As far as I know the real perpetrators remain at large. But this episode taught me some very important things.

If a police officer is asking you questions in a room at the police station, the only words out of your mouth should be “I want a lawyer.” End of story. In true-crime shows the people who exercise their constitutional right to counsel are always mobsters, career criminals, or people who have something to hide. This wrongly perpetuates the myth of the friendly and helpful policeman who’s just out to solve crimes and get justice. This is bullshit. If the cops are questioning you, it’s not because they like you or want to hear your opinion. They are trying to pin something on you, maybe even something you didn’t do. Shut up.

It is very very easy to get false confessions out of innocent people. Cops pressure them in many more ways than I was pressured. I wrote more here, if you’re in the mood for further reading.
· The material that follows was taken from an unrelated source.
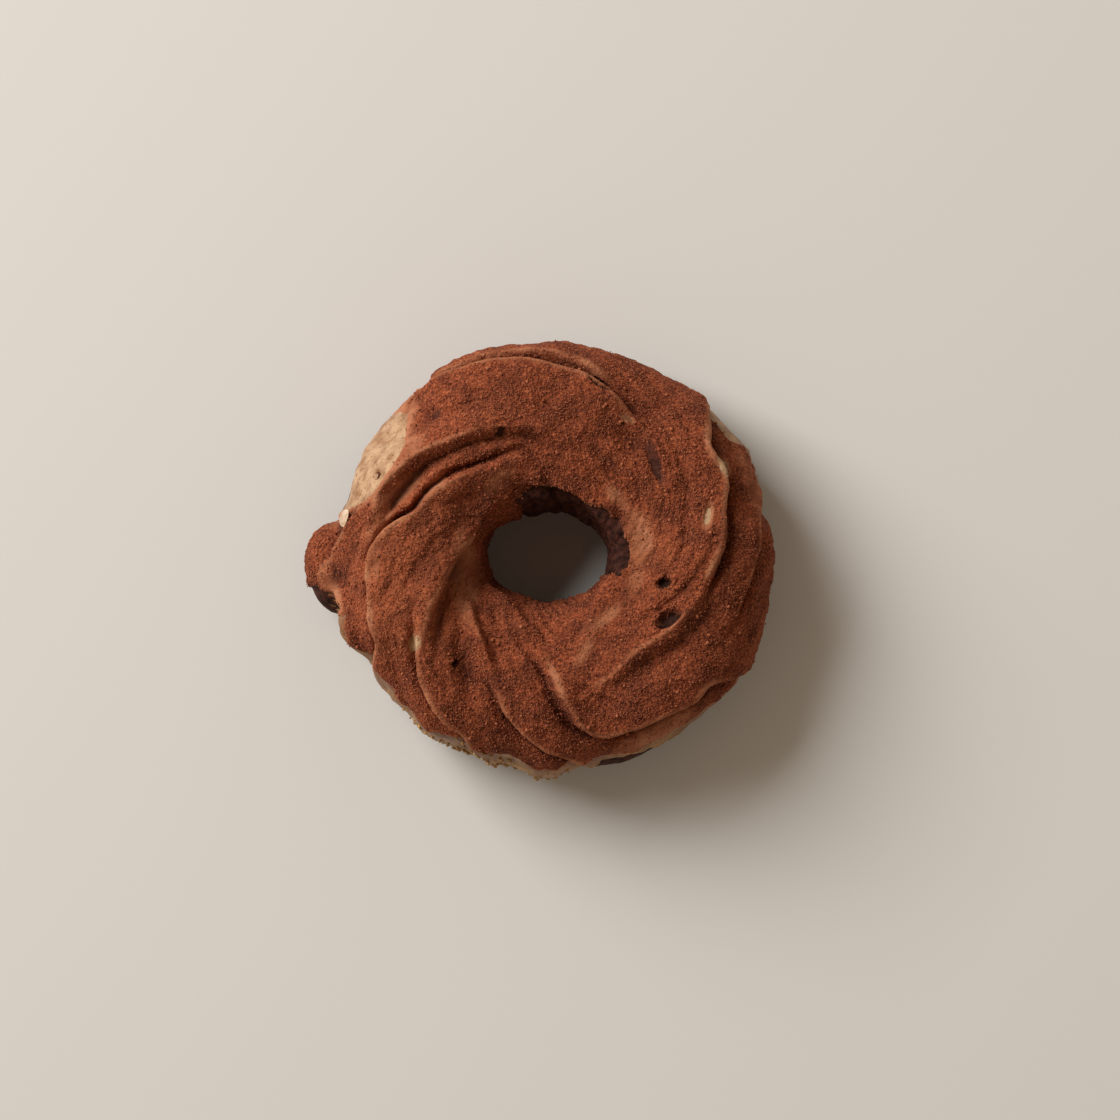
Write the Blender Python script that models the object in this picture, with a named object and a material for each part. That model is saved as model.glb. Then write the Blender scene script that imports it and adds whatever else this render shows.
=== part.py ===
"""A cruller doughnut: one ring of piped dough, glazed and dusted, whose folds twist from the hole over the crown
to the rim, with the piping's tail sticking out on one side. Real size, in metres, +Z up. It rests on z = 0, and
the origin is the centre of its box at the base.

Every point of the ring has a bearing, in degrees counter-clockwise from +X as seen from above, and a turn round
the ring's section, in radians from the rim over the crown to the hole."""

import math
from collections import namedtuple

import bpy
import numpy as np
from mathutils import Matrix, Vector

MM = 0.001

# The plain ring under the folds
RIM_RADIUS = 39.9 * MM
HOLE_HALF_LENGTH = 11.5 * MM
HOLE_HALF_WIDTH = 8.6 * MM
HOLE_SHIFT = -1.5 * MM
WAIST_HEIGHT = 11.0 * MM
CROWN_RISE = 15.4 * MM
CROWN_FULLNESS = 0.95
BASE_SINK = 1.3 * MM
BASE_FULLNESS = 0.6

# How far up from the base the folds fade in
FADE_HEIGHT = 4.0 * MM

# The ring's axis, from the origin
AXIS_X = 3.2 * MM
AXIS_Y = 0.9 * MM

# The rim's unevenness: places where it swells or draws in, as bearing, half angle and how far out in mm
RIM_SWELLS = (
    (2, 8, 1.0), (17, 6, -0.8), (28, 7, 1.0), (62, 14, -0.6), (112, 12, 0.7), (133, 7, -0.8), (156, 9, 1.2),
    (169, 5, 1.2), (200, 5, 1.9), (215, 9, -0.5), (234, 7, 1.6), (256, 4, -0.6), (267, 6, 1.6), (281, 6, -1.0),
    (300, 10, 0.8), (324, 12, 1.6), (345, 9, 0.7),
)

# The tail of the piping, a blob that stands out of the rim. It starts at a share of the rim's radius, and fades in
# over its shoulder, as a share of its size.
TAIL_BEARING = 183.5
TAIL_DISTANCE = 38.8 * MM
TAIL_HEIGHT = 7.7 * MM
TAIL_LENGTH = 8.6 * MM
TAIL_HALF_WIDTH = 9.8 * MM
TAIL_HALF_HEIGHT = 7.4 * MM
TAIL_JOIN = 0.6 * MM
TAIL_FROM = 0.8
TAIL_SHOULDER = 0.25

# The dough's gentle unevenness: the height of its waves and their lengths
WAVE_HEIGHT = 0.35 * MM
WAVE_LENGTHS = (19 * MM, 13 * MM, 9 * MM)

# The mesh: sections round the ring, points round a section, and how far a section leans with the folds, which is
# more round one bearing
SECTIONS = 132
SECTION_POINTS = 44
TWIST = math.radians(64)
MORE_TWIST = math.radians(14)
MOST_TWISTED = math.radians(20)
CROWN_DENSITY = 0.3

# How folds meet, how finely a crest is followed, how far it runs on down the walls, as bearing and turn, and
# where the crease at its foot lies and how wide it is, as shares of its lead
MEETING_SHARPNESS = 5
STEPS_PER_STRETCH = 6
RUN_INTO_HOLE = (-16, 200)
RUN_OVER_RIM = (15, -42)
CREASE_PLACE = 1.7
CREASE_WIDTH = 0.8

# How roundly a fold falls away behind its crest, and the step in radians over which the ring's slope is taken
TRAIL_POWER = 1.4
SLOPE_STEP = 0.01

# A fold's crest runs through points given as (bearing in degrees, distance from the axis in mm, height in mm). It
# drops over lead mm on its right as the route runs, and falls away over trail mm on its left. curl is how far its
# lip leans over the drop, in mm, and crease how deep the crease below it is, as a share of its height. A fold may
# come up out of the hole and may run over the rim.
Fold = namedtuple("Fold", "name route lead trail curl crease from_hole over_rim")
FOLDS = (
    Fold("east_slope", ((274, 26.6, 0.0), (284, 25.0, 1.2), (299, 23.6, 2.0), (311, 23.0, 2.2), (326, 24.6, 2.2),
                        (337, 26.0, 1.8), (348, 27.6, 1.0), (358, 28.8, 0.0)), 3.8, 6.0, 0.0, 0.2, False, False),
    Fold("east", ((334, 24.8, 0.0), (346, 26.7, 1.2), (360, 28.6, 2.6), (383, 32.2, 3.0), (400, 34.6, 2.4)),
         2.3, 5.8, 0.6, 0.5, False, True),
    Fold("east_lower", ((335, 33.4, 0.0), (350, 34.8, 1.8), (362, 36.0, 2.2), (374, 37.8, 1.8)),
         1.6, 5.0, 0.4, 0.5, False, True),
    Fold("east_valley", ((5, 20.5, 0.0), (22, 22.4, 1.0), (36, 25.2, 1.5), (48, 26.4, 1.1), (60, 28.9, 0.8)),
         3.2, 6.0, 0.0, 0.5, False, False),
    Fold("north_east", ((54, 27.0, 0.0), (66, 29.4, 1.8), (74, 31.0, 2.6), (90, 33.4, 2.8), (106, 35.8, 2.8),
                        (117, 37.4, 2.6), (126, 38.6, 2.0)), 1.8, 6.0, 0.3, 0.8, False, True),
    Fold("north_rim", ((141, 38.6, 0.2), (131, 39.3, 1.4), (120, 39.0, 2.2), (108, 38.0, 2.6), (92, 36.5, 2.6),
                       (79, 34.8, 1.9), (68, 33.2, 0.4)), 1.7, 3.4, 1.0, 0.4, False, False),
    Fold("curl", ((169, 32.8, 0.4), (165.5, 33.6, 2.4), (161, 33.7, 3.0), (154, 32.7, 3.0), (143, 30.8, 2.6),
                  (131, 28.4, 2.1), (115, 26.2, 1.6), (97, 23.6, 0.9), (75, 18.5, 0.0)),
         2.2, 4.2, 0.1, 0.35, False, False),
    Fold("north_west", ((105, 17.0, 0.8), (125, 19.9, 1.4), (143, 23.1, 1.9), (161, 25.9, 2.5), (168, 28.6, 3.0),
                        (177, 31.6, 3.4), (187, 33.0, 3.2), (199, 34.3, 3.0), (210, 36.4, 2.4)),
         1.7, 10.0, 0.8, 0.9, True, True),
    Fold("west_lower", ((168, 36.6, 0.8), (176, 39.0, 2.2), (186, 40.2, 2.8), (198, 40.2, 2.4), (211, 40.0, 0.6)),
         1.6, 2.6, 0.5, 0.6, False, False),
    Fold("west_inner", ((222, 31.6, 0.4), (214, 29.4, 2.2), (204, 25.8, 3.2), (193, 22.6, 3.4), (184, 20.2, 3.2),
                        (174, 18.2, 2.6), (163, 17.0, 2.0), (145, 16.4, 1.5), (128, 16.0, 0.4)),
         2.6, 8.5, 0.2, 0.3, False, False),
    Fold("south_west", ((196, 24.0, 0.0), (206, 27.0, 1.4), (214, 29.4, 2.8), (224, 32.0, 3.2), (236, 34.8, 3.0),
                        (247, 37.0, 2.2)), 1.8, 5.2, 0.6, 0.5, False, True),
    Fold("south_inner", ((252, 28.0, 0.3), (243, 24.6, 1.4), (232, 21.8, 1.6), (219, 19.8, 1.4), (206, 18.0, 0.4)),
         1.8, 2.8, 0.0, 0.4, False, False),
    Fold("south", ((234, 22.6, 0.0), (246, 25.8, 1.6), (255, 30.0, 2.8), (266, 34.0, 2.8), (275, 37.0, 2.0)),
         1.9, 6.5, 0.5, 0.45, False, True),
    Fold("south_east", ((244, 14.0, 0.0), (256, 16.6, 0.5), (264, 18.6, 1.2), (271, 22.8, 2.2), (276, 28.0, 2.9),
                        (283, 32.0, 3.2), (300, 33.4, 3.3), (313, 35.2, 2.8), (324, 37.4, 1.8)),
         2.5, 5.8, 0.3, 0.6, False, True),
    Fold("hole_lip", ((125, 16.0, 0.6), (108, 15.2, 1.6), (90, 13.8, 2.2), (60, 13.2, 2.4), (30, 12.8, 2.4),
                      (0, 13.0, 2.4), (-24, 12.8, 2.6), (-43, 12.8, 2.8), (-64, 15.0, 2.2), (-80, 19.2, 1.0),
                      (-84, 22.0, 0.0)), 2.0, 4.0, 0.3, 0.1, False, False),
    Fold("hole_lip_low", ((264, 15.8, 0.2), (247, 14.4, 1.5), (222, 13.6, 1.7), (205, 13.8, 1.2), (190, 14.2, 0.2)),
         1.8, 2.6, 0.2, 0.1, False, False),
)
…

Even elected prosecutors can and will use their offices to further their own personal and political agendas. Some of them look out their office windows and think, without a trace of irony, “I own this town.” I repeat: if you are accused of a crime, lawyer up.

This whole episode happened because this is how the system works. Cops and prosecutors think they’re right, and that anyone suspected of a crime is lying. Fortunately I escaped this ordeal unscathed, but many people do not.